In Diversity and Concentration in Canadian Immigration: Trends in Toronto, Montréal and Vancouver, 1971-2006, researcher Robert Murdie analyzes information from the 2006 census and compares it with historical data. He finds that Toronto and Vancouver now attract a large proportion of Asian immigrants who tend to favour the suburbs, whereas Montreal’s newcomers are more likely to hail from Europe and Africa and live in the city centre. Canada’s three largest cities attract 70 per cent of all newcomers to the country, a far higher share than in previous decades.

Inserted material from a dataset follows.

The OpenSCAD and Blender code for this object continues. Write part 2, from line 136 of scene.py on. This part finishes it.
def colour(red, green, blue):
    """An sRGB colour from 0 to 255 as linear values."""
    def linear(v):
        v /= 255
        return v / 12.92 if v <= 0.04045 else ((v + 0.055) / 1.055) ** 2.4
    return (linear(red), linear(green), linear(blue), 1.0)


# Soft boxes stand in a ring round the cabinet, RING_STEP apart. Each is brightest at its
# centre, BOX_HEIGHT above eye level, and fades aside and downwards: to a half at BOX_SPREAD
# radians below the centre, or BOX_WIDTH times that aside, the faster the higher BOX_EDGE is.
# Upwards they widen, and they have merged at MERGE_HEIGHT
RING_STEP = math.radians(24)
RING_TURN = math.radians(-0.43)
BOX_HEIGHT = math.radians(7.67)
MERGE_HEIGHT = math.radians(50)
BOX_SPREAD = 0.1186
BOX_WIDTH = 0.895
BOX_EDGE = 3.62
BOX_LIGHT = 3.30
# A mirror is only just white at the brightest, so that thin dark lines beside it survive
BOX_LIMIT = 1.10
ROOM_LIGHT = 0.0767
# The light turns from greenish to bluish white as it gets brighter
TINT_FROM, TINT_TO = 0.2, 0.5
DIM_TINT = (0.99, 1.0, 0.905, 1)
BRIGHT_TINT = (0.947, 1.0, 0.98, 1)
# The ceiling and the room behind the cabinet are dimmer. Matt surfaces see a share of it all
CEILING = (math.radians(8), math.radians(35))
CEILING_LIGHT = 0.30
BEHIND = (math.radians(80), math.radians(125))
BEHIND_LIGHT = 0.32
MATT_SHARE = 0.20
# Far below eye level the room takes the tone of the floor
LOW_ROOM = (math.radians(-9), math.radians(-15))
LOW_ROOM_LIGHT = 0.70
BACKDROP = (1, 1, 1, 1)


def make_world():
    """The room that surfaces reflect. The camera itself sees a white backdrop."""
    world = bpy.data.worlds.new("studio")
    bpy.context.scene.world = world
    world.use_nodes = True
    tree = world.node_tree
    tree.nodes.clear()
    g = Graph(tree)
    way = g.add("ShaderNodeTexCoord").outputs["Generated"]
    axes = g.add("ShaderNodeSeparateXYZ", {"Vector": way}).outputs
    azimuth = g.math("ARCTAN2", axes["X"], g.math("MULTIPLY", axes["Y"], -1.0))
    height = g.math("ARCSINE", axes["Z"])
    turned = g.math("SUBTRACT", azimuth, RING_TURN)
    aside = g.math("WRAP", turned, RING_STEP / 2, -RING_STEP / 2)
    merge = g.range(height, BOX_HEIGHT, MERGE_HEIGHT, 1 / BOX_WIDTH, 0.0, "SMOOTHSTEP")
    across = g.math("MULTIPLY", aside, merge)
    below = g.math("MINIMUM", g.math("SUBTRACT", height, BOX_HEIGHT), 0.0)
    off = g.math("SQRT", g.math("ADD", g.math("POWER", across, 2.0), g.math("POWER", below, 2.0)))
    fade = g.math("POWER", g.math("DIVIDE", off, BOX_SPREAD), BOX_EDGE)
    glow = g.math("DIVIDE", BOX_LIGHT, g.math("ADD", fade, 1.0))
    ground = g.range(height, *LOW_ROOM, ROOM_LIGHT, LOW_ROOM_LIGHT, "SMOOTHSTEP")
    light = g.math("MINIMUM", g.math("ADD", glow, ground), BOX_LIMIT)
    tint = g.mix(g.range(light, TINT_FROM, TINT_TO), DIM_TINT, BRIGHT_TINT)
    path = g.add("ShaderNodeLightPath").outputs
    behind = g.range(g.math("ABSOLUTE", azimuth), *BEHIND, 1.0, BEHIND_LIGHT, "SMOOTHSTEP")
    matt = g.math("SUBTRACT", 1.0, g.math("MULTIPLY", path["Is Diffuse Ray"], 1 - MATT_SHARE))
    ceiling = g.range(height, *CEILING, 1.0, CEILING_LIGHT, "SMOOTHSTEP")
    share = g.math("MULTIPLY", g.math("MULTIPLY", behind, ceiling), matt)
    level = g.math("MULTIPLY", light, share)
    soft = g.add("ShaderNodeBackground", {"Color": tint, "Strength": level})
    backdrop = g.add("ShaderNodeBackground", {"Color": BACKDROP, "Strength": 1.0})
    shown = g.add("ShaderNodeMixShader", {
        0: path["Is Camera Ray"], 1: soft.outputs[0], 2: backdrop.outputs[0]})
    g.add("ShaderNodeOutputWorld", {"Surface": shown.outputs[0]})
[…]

According to the study, the presence of family, friends or other people from the same ethnic background is the most important factor for newcomers choosing a city in which to live – far greater than the availability of a job or educational opportunity. Murdie, a researcher with the Centre for Urban and Community Studies at U of T’s new Cities Centre, says many immigrants now choose to live in the suburbs because housing prices in downtown Toronto and Vancouver have soared out of reach and because lower-wage jobs have dispersed to the suburbs. Murdie says the study raises questions for governments about how best to integrate newcomers into Canadian society. The shift in immigrant origins from European countries to Asia and Africa has created challenges for service providers and municipal authorities in accommodating ethnic, racial and religious diversity. These challenges are concentrated in the three biggest metropolitan areas. Murdie wonders whether some immigrants would find it easier to settle and adjust to Canada if they chose smaller communities, where there is less strain on services.

He cautions that Toronto’s “inner suburbs,” especially, require “appropriate settlement services, adequate and affordable housing, educational opportunities and skills training” to avoid the social tensions being experienced in some Western European cities.